BP: We give priority to local stone in our projects. After Argül Weave, we have the Serdivan housing project, where we use Denizli travertine again. In S2OSB, we used Tundra gray marble and Denizli travertine for the interior floor, basalt for the exterior floor, and Muğla marble for the entrance. It became a quality mosque belonging to that region, modest and at the same time balancing daylight between interior and exterior. It is necessary to use the stone more often and in different ways. Unfortunately, that culture is weak in our country. We mainly use artificial, industrial materials. Considering their production costs, natural stone is a material we would like to use in every project; on the floor, on the wall, on the facade, and in wet areas. Also, it is necessary to use the natural stone according to its type and characteristics. It is important to understand and research the stone very well; because each stone has different performative properties. The stones to be used on the facade and in the wet areas are different from each other. At this point, it is necessary to master the material knowledge. As you do business, you reach this reflex, and predictions are formed accordingly.

Finally, what would you say about your current projects?
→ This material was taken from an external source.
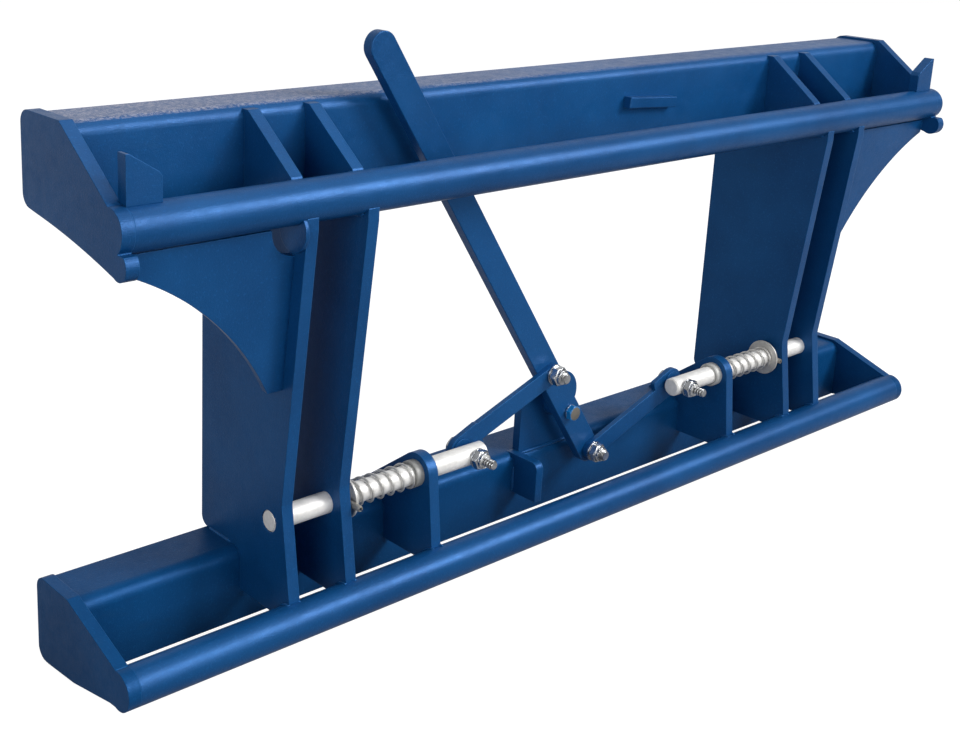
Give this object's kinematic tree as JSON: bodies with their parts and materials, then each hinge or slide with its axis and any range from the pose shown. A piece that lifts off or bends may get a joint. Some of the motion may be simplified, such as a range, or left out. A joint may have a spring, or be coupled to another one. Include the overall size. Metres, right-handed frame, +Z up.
{
  "type": "front loader euro adapter",
  "caption": "Welded quick-hitch carriage for a front loader: hook tube above, sprung lock pins below, drawn back together by a hand lever.",
  "frame": {"origin": "on the hook tube's axis, halfway along it", "axes": "+X along the hook tube to the right seen from the implement side, +Y back towards the loader, +Z up"},
  "size_m": [1.2, 0.1662, 0.5603],
  "materials": {
    "blue_paint": "semi-gloss powder coat",
    "zinc": "bright zinc plating",
    "spring_steel": "zinc-plated wire"
  },
  "bodies": {
    "carriage": {"guide_bush_left": "blue_paint", "guide_bush_right": "blue_paint", "gusset_left": "blue_paint", "gusset_right": "blue_paint", "hook_guide_left": "blue_paint", "hook_guide_right": "blue_paint", "hook_tube": "blue_paint", "inner_side_plate_left": "blue_paint", "inner_side_plate_right": "blue_paint", "lever_catch": "blue_paint", "lever_stop_rib": "blue_paint", "lower_beam": "blue_paint", "lower_end_plate_left": "blue_paint", "lower_end_plate_right": "blue_paint", "lower_tube": "blue_paint", "outer_side_plate_left": "blue_paint", "outer_side_plate_right": "blue_paint", "pin_guide_left": "blue_paint", "pin_guide_right": "blue_paint", "pivot_bolt": "zinc", "pivot_bracket": "blue_paint", "pivot_nut": "zinc", "pivot_spacer": "blue_paint", "pivot_washer": "zinc", "spring_left": "spring_steel", "spring_right": "spring_steel", "tube_boss": "blue_paint", "upper_beam": "blue_paint", "upper_end_plate_left": "blue_paint", "upper_end_plate_right": "blue_paint"},
    "lever": {"lever": "blue_paint", "link_bolt_left": "zinc", "link_nut_left": "zinc", "link_washer_left": "zinc", "link_bolt_right": "zinc", "link_nut_right": "zinc", "link_washer_right": "zinc"},
    "link_left": {"link_left": "blue_paint"},
    "link_right": {"link_right": "blue_paint"},
    "lock_pin_left": {"lock_pin_left": "zinc", "cross_bolt_left": "zinc", "cross_nut_left": "zinc", "cross_washers_left": "zinc", "roll_pin_left": "zinc", "spring_washer_left": "zinc"},
    "lock_pin_right": {"lock_pin_right": "zinc", "cross_bolt_right": "zinc", "cross_nut_right": "zinc", "cross_washers_right": "zinc", "roll_pin_right": "zinc", "spring_washer_right": "zinc"}
  },
  "joints": [
    {"name": "lever_pivot", "type": "hinge", "parent": "carriage", "child": "lever", "pos_m": [0, 0.0567, -0.305], "axis": [0, 1, 0], "range_deg": [0, 54]},
    {"name": "lock_pin_left_slide", "type": "slide", "parent": "carriage", "child": "lock_pin_left", "axis": [1, 0, 0], "range_m": [0, 0.0635], "stiffness_N_per_m": 1500, "springref_m": -0.02, "deforming": ["spring_left"]},
    {"name": "lock_pin_right_slide", "type": "slide", "parent": "carriage", "child": "lock_pin_right", "axis": [-1, 0, 0], "range_m": [0, 0.0635], "stiffness_N_per_m": 1500, "springref_m": -0.02, "deforming": ["spring_right"]},
    {"name": "link_left_pivot", "type": "hinge", "parent": "lever", "child": "link_left", "pos_m": [-0.03753, 0.0473, -0.25071], "axis": [0, 1, 0], "range_deg": [-59.5, 0]},
    {"name": "link_right_pivot", "type": "hinge", "parent": "lever", "child": "link_right", "pos_m": [0.03753, 0.0473, -0.35929], "axis": [0, 1, 0], "range_deg": [-59.5, 0]}
  ],
  "couplings": [
    {"joint": "lock_pin_left_slide", "follows": "lever_pivot", "m_per_rad": 0.067},
    {"joint": "lock_pin_right_slide", "follows": "lever_pivot", "m_per_rad": 0.067},
    {"joint": "link_left_pivot", "follows": "lever_pivot", "ratio": -1.09},
    {"joint": "link_right_pivot", "follows": "lever_pivot", "ratio": -1.09}
  ]
}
BP: We used Denizli travertine together with zinc, again with 3D CNC technology, on the facade of an apartment we are building in Nişantaşı. The building seems to play shadows and it communicates with its surroundings in a different way. Natural stone rotates as a frame in the building in a sculptural format. With the knowledge we gained there, we will use travertine in another office project, No 58 in Bostancı, in a fantastic way, like a relief, with the method we also call carding in three dimensions. The project has been approved, its implementation will begin; it will also be a special project. We also have a project in Çeşme Ovacık where we use recycled local stones from a building and prefer Denizli travertine for the landscape. In the pastoral sense, it will be a house project that we built on an olive grove with its landscape.